First, let’s discuss Wyndham’s data protection practices.  The Third Circuit almost certainly made their ruling with the scope of Wyndham’s digital negligence in mind, so the level of shoddiness is worth noting.  Wyndham’s employees stored guest payment information in plain text (as opposed to encrypting the credit card numbers), allowed employees to use easy passwords (the court cites a case where both the user ID and password were both “micros”), and didn’t use a firewall between their franchises and their corporate network.  In addition, Wyndham did not restrict third parties’ access to their network (or make such access temporary when such access was necessary), did not have any measures in place to detect intrusions, and did not have proper incident response procedures.  On that last point, hackers were able to get into Wyndham’s systems repeatedly using the same methods.  The FTC also added in a deception claim, noting that Wyndham’s published security policy vastly overstated the cybersecurity policies protecting information shared with Wyndham.

However, Wyndham’s awful cybersecurity practices were not the crux of the ruling.  The issue at hand, instead, was the FTC’s ability to regulate a company’s cybersecurity practices.  The Third Circuit ruled that the FTC does possess the authority to regulate a company’s cybersecurity practices, derived from the FTC’s regulatory authority under the Federal Trade Commission Act of 1914 (1914 Act).  The 1914 Act prohibits “unfair standards of commerce”.  While the opinion provides a nice summary, the current definition for unfair standards of commerce is codified in 15 U.S.C. § 45(n).  In this statute, the FTC cannot regulate unless the practice on the grounds of it being unfair unless “the act or practice causes or is likely to cause substantial injury to consumers which is not reasonably avoidable by consumers themselves and not outweighed by countervailing benefits to consumers or to competition.”  In other words, Wyndham’s actions had to engage in practices that caused or likely caused harm to consumers that consumers could not reasonably avoid themselves (and were on the balance negatively affecting the consumers).  The FTC’s argument was that Wyndham’s privacy policy rendered the harm caused to consumers by the hack to not be reasonably avoidable.  Wyndham’s arguments primarily revolve around the scope of the FTC’s authority as granted by Congress, while claiming that scope does not include cybersecurity regulation.  Wyndham tried to claim that the FTC was claiming too broad an authority, that Congress had provided the FTC with specially tailored cybersecurity regulatory authority in the past (thus denying it broader authority), and that the FTC’s claim to cybersecurity regulatory authority resulted in a lack of sufficient notice.  The Third Circuit ultimately rejected all of these claims.

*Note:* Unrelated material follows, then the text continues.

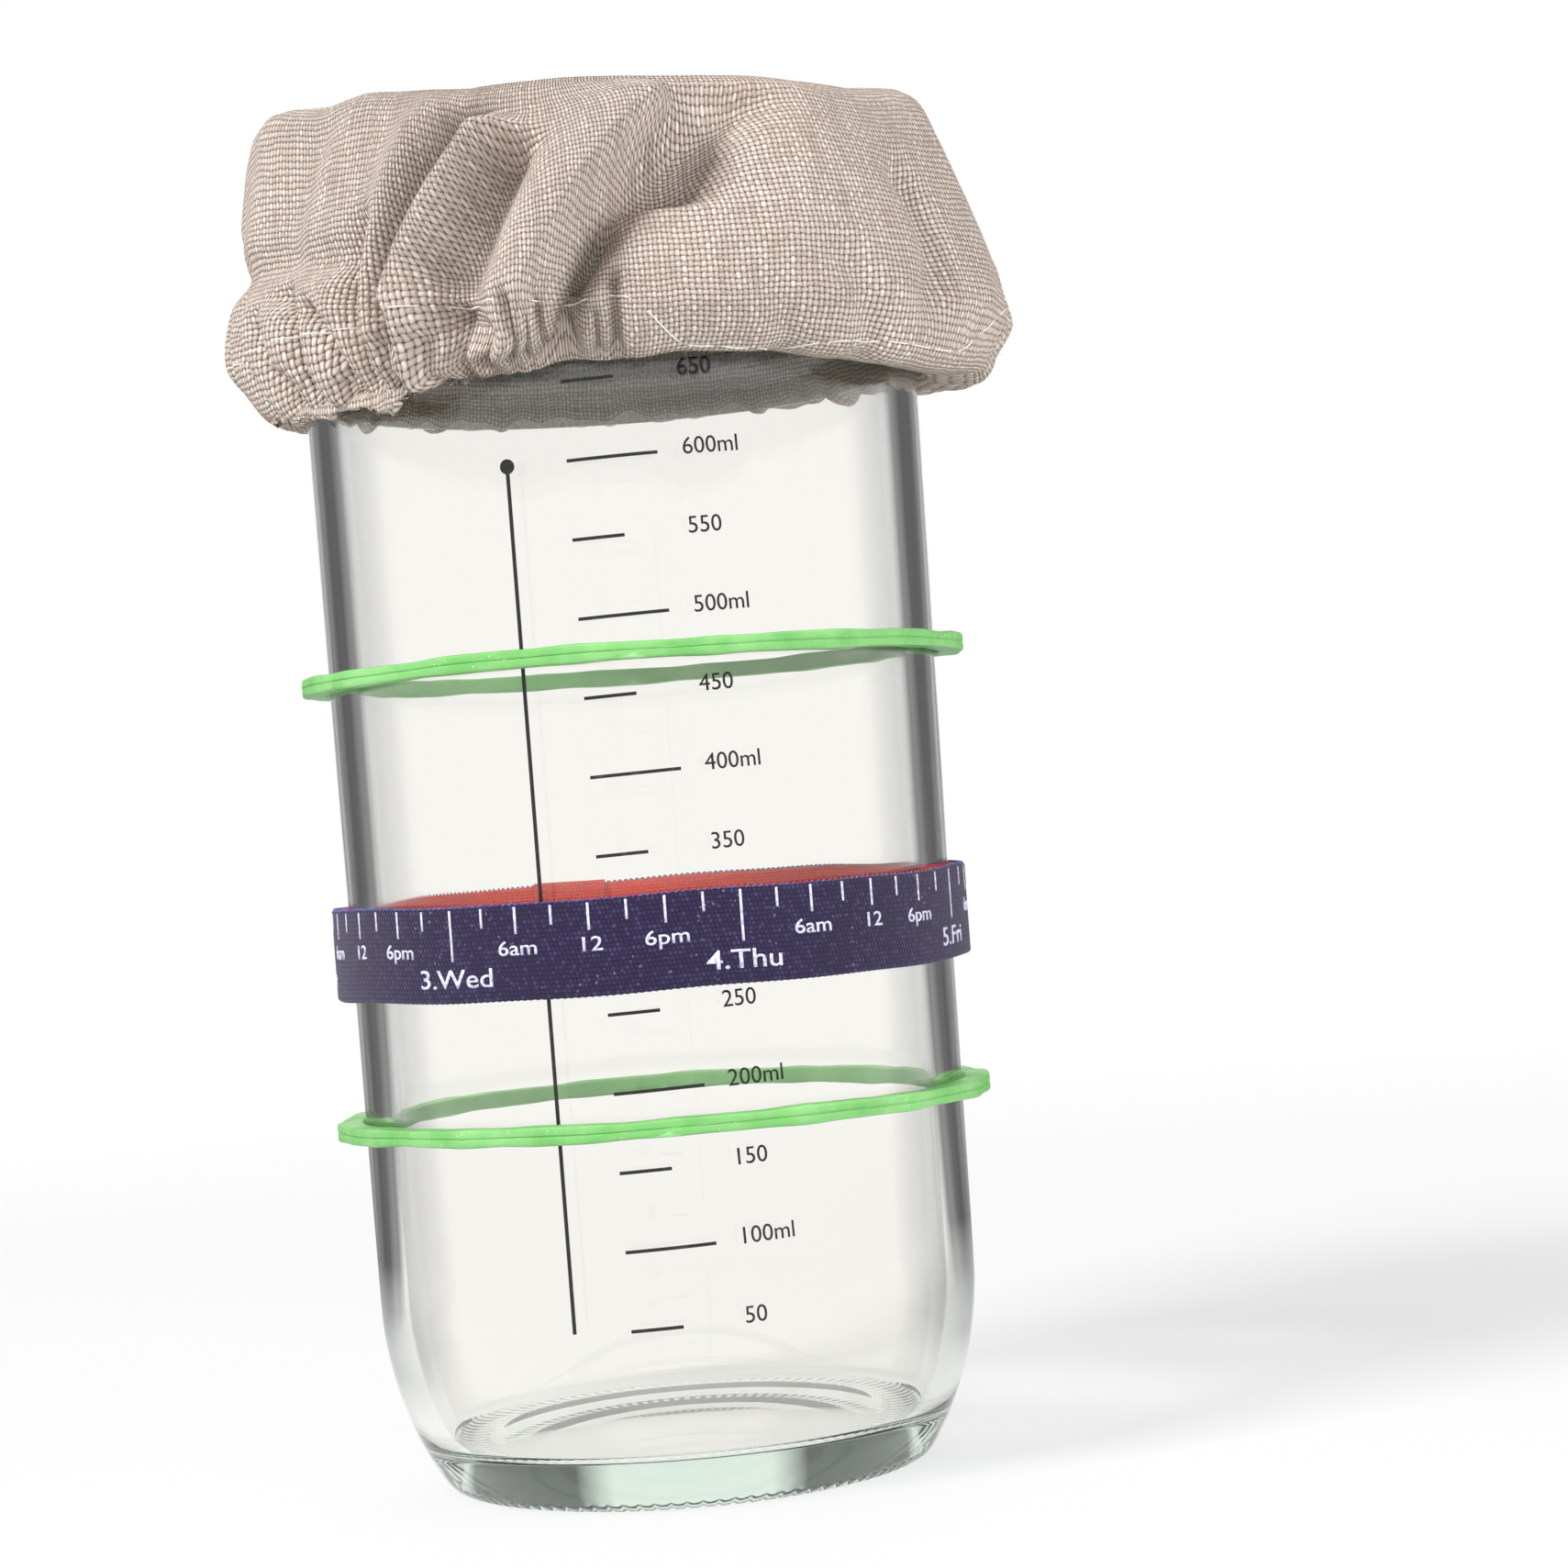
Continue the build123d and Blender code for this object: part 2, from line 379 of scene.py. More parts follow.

So what are the implications of this case?  The most basic effect is that the FTC’s case against Wyndham for their poor data security practices can go forward.  Wyndham will have to defend themselves on the merits of the case rather than seeking to dismiss the matter entirely.  The other short-term result is that fewer companies are likely going to fight the FTC’s consent orders regarding data breaches the way Wyndham has.  The longer term implications are a little more interesting.  The FTC having regulatory authority to police cybersecurity practices when companies get hacked will result in some companies taking sterner security measures, with the FTC’s Protecting Personal Information: A Guide for Businesses serving as a guideline.  In addition, the case will open up new case law regarding cybersecurity law and consumer rights.  Previous legislation mostly focused on the “security” aspect of cybersecurity (the Cybersecurity Act of 2012, for example, focused on sharing information between government and the private sector as well as critical infrastructure security requirements).  The case will also likely provide some guidance as to what security practices are “unreasonable” for purposes of liability.  The FTC’s attorneys can now cite plain text information storage and the lack of any firewall as unreasonable practices, for example.  In the still young realm of cybersecurity law (especially as it relates to consumer data), that is a major step forward.

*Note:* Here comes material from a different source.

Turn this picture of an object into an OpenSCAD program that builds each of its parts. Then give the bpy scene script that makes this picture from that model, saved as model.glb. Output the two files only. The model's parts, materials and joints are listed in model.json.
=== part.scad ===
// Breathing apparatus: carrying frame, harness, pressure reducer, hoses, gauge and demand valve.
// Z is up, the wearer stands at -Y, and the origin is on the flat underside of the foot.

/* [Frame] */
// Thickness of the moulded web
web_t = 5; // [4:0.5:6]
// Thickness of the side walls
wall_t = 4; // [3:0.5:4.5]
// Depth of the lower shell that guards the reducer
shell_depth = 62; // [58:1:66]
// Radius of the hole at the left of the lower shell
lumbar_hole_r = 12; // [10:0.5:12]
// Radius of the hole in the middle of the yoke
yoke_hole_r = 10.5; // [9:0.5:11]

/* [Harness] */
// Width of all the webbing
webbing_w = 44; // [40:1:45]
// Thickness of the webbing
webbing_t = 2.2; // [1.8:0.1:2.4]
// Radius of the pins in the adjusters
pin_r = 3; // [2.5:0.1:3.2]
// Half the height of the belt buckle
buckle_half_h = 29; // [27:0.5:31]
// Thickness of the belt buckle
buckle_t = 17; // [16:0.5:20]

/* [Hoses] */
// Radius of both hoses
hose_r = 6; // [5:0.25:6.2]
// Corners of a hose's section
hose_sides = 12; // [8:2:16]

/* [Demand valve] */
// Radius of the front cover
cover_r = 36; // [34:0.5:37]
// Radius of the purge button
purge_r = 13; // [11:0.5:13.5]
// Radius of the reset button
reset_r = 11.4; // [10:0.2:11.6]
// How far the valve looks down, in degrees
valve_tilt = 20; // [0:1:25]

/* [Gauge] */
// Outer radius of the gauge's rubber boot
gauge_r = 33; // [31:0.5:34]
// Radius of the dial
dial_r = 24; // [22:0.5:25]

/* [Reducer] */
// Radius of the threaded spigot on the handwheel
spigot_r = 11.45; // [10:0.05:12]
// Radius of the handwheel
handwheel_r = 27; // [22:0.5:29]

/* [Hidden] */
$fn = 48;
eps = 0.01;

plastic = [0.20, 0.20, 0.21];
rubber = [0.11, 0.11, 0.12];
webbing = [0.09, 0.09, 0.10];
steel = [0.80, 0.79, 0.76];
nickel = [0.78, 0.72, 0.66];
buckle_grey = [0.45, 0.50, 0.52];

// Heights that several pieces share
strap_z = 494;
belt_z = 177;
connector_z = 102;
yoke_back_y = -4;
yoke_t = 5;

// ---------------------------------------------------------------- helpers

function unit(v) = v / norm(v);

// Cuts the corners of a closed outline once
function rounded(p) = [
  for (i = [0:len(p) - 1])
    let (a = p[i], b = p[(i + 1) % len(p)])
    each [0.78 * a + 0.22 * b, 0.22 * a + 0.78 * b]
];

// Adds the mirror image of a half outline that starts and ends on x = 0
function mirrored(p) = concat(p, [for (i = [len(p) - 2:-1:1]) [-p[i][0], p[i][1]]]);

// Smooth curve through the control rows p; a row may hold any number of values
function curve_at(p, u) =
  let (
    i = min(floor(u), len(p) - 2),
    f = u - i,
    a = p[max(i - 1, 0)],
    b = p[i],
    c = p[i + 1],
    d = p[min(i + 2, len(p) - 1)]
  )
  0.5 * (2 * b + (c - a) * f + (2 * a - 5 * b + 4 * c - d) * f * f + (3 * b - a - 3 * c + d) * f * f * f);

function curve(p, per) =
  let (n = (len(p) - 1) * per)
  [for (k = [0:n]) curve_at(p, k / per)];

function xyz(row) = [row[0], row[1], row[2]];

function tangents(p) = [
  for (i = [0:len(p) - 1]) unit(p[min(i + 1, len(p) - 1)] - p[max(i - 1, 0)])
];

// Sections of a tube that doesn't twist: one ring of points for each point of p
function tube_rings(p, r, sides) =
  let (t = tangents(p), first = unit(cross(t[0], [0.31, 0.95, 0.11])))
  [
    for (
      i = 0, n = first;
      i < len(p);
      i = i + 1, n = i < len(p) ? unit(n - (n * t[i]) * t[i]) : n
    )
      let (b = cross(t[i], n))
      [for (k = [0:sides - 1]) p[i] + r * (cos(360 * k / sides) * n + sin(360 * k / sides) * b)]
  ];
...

That’s it for this week.  I’ll try to nail down a schedule going forward.  In the meantime, enjoy the rest of the day.

Aereo Oral Arguments

Yesterday, the Supreme Court heard oral arguments for American Broadcasting Companies, Inc. v. Aereo Inc. (or the Aereo case).  I’ve covered the specifics of the Aereo case a few times at this point, so instead I’ll focus on what the justices said and what that potentially means for the case.  

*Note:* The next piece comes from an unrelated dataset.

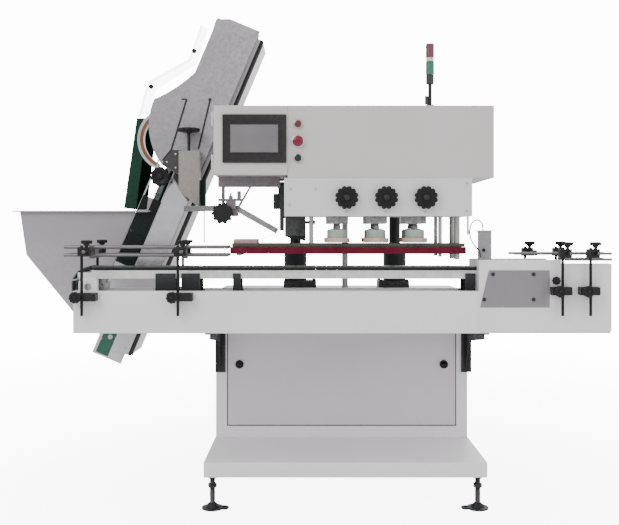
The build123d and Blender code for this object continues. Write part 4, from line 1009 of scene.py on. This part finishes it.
def base():
    """Tray, cabinet, conveyor and everything that stands on them."""
    skin("base_tray", "beam_paint", 1.2, 3)
    skin("cabinet_shell", "beam_paint", 1.2, 3)
    skin("cabinet_door", "door_paint", 1.0, 3)
    low, high = corners_of("cabinet_door")
    front, back = low.y + 1 * MM, low.y + 3 * MM
    gap, wide = 0.6 * MM, 3.2 * MM
    # a thin black frame round the door: a painted shadow line where the door stands proud of the cabinet
    # front
    painted_door_shadow = []
    for z in (low.z - gap - wide, high.z + gap):
        painted_door_shadow.append(block((low.x - gap - wide, front, z), (high.x + gap + wide, back, z + wide), 0.5))
    for x in (low.x - gap - wide, high.x + gap):
        painted_door_shadow.append(block((x, front, low.z - gap), (x + wide, back, high.z + gap), 0.5))
    add_piece("cabinet_door_painted_shadow", joined(painted_door_shadow), "knob_black", "base")
    for side in ("left", "right"):
        skin(f"door_lock_{side}", "knob_black", 0.8, 3)
    strip_foot = 0.8138
    skin("conveyor_frame", ["beam_paint", "bed_strip"], 1.0, 3,
         repaint=lambda centre: 1 if centre.z > strip_foot else 0)
    skin("support_brackets", "dark_metal", 0.8)
    skin("slat_chain", "chain_plastic", 0.6)
    low, high = corners_of("slat_chain")
    reach = (high.z - low.z) / 2 - 10 * MM
    axle = (low.z + high.z) / 2
    links, pitch, first = 46, 38.1 * MM, middle("tail_sprocket").x
    length = 40
    pin = [(3, 0), (4.4, 0.8), (4.4, length - 0.8), (3, length)]
    pins = []
    for joint in range(links + 1):
        for side in (-1, 1):
            spot = (first + joint * pitch, LANE_Y - length / 2 * MM, axle + side * reach)
            pins.append(turned(pin, spot, Y, 12))
    add_piece("chain_pins", joined(pins), "chain_plastic", "base")
    for node in ("drive_sprocket", "tail_sprocket"):
        skin(node, "machined_steel", 0.6)
    skin("drive_cover", "beam_paint", 0.9, 3)
    screw_head = 3.4 * MM
    plate_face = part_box("inspection_plate")[0][1] + screw_head
    skin("inspection_plate", ["plate_grey", "dark_metal"], 0.8,
         repaint=lambda centre: 1 if centre.y < plate_face else 0)
    cover_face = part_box("drive_cover")[0][1]
    latch_x, latch_z = 0.731, 0.811
    latch = [stem((latch_x, cover_face, latch_z), -Y, 5, 18),
             lobed_knob((latch_x, cover_face - 17 * MM, latch_z), -Y, 15, 12, 8, False)]
    add_piece("cover_latch_knob", joined(latch), "knob_black", "base")
    skin("sensor_post", "plate_grey", 0.6)
    eye = [(6, 0), (6, 2), (4.5, 2.6), (4, 1), (0, 1)]
    eye_seat = (0.488, corners_of("sensor_post")[0].y + 18 * MM, 0.916)
    add_piece("sensor_eye", turned(eye, eye_seat, -Y, 24), "knob_black", "base")
    cap = block((0.463, -0.375, 0.983), (0.524, -0.367, 0.986), 0.4)
    add_piece("sensor_flange", cap, "machined_steel", "base")
    for lane in ("infeed", "outfeed"):
        for side in ("front", "rear"):
            skin(f"guide_rail_{lane}_{side}", "rail_steel", 0.8)
    skin("rail_stands", "knob_black", 0.9)
    skin("column_sleeves", "dark_metal", 1.0)
    skin("lift_screw", "machined_steel", 0.5)
    skin("hopper", "hopper_sheet", 0.7)
    skin("gearmotors", "motor_grey", 1.6, 3)


# the lead's path from the sensor to the gland, in mm
LEAD_ROUTE = [(489, -359, 985), (489, -359, 1005), (477, -363, 1022), (456, -368, 1022),
              (442, -374, 1004), (437, -380, 977), (442, -386, 951), (456, -389, 929),
              (474, -390, 911), (474, -390, 890)]


def sensor_lead():
    """The lead that loops from the sensor down into the drive cover's gland."""
    line = bpy.data.curves.new("sensor_lead", "CURVE")
    line.dimensions = "3D"
    line.bevel_depth = 2.5 * MM
    line.bevel_resolution = 5
    line.use_fill_caps = True
    spline = line.splines.new("NURBS")
    spline.points.add(len(LEAD_ROUTE) - 1)
    for point, place in zip(spline.points, LEAD_ROUTE):
        point.co = (*(c * MM for c in place), 1)
    spline.order_u = 3
    spline.use_endpoint_u = True
    spline.resolution_u = 10
    line.materials.append(MAT["cable_black"])
    lead = bpy.data.objects.new("sensor_lead", line)
    bpy.context.scene.collection.objects.link(lead)
    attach(lead, "base")
    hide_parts("sensor_cable")


sensor_lead()
base()
levelling_feet()
elevator()
sorter()
gripper()
head()
gap_knobs()
hand_knobs()
capping_wheels()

Not surprisingly, a good deal of the justices’ questioning fell on Aereo’s technical aspects.  A lot of how the Supreme Court rules hinges on whether Aereo’s system infringes on the public performance rights in copyright law, which allow for the rights holder to control public performances of their work.  In the Aereo’s case, this means that the television companies (and the various other companies that own the rights to various television programs) can claim infringement if the Court feels that Aereo’s retransmission and storage of recorded programs is not private.  Chief Justice Roberts, for example, expressed his notion that Aereo was simply attempting to engineer around Cablevision’s holding and (according to SCOTUSBlog) the rest of the bench appeared to share this sentiment.  Ginsberg, in particular, seemed rather put off by the fact that Aereo is avoiding retransmission fees through their business model.  Sotomayor explicitly compared Aereo’s services to Netflix and Hulu, adding that those services have to pay rights holders for their content.   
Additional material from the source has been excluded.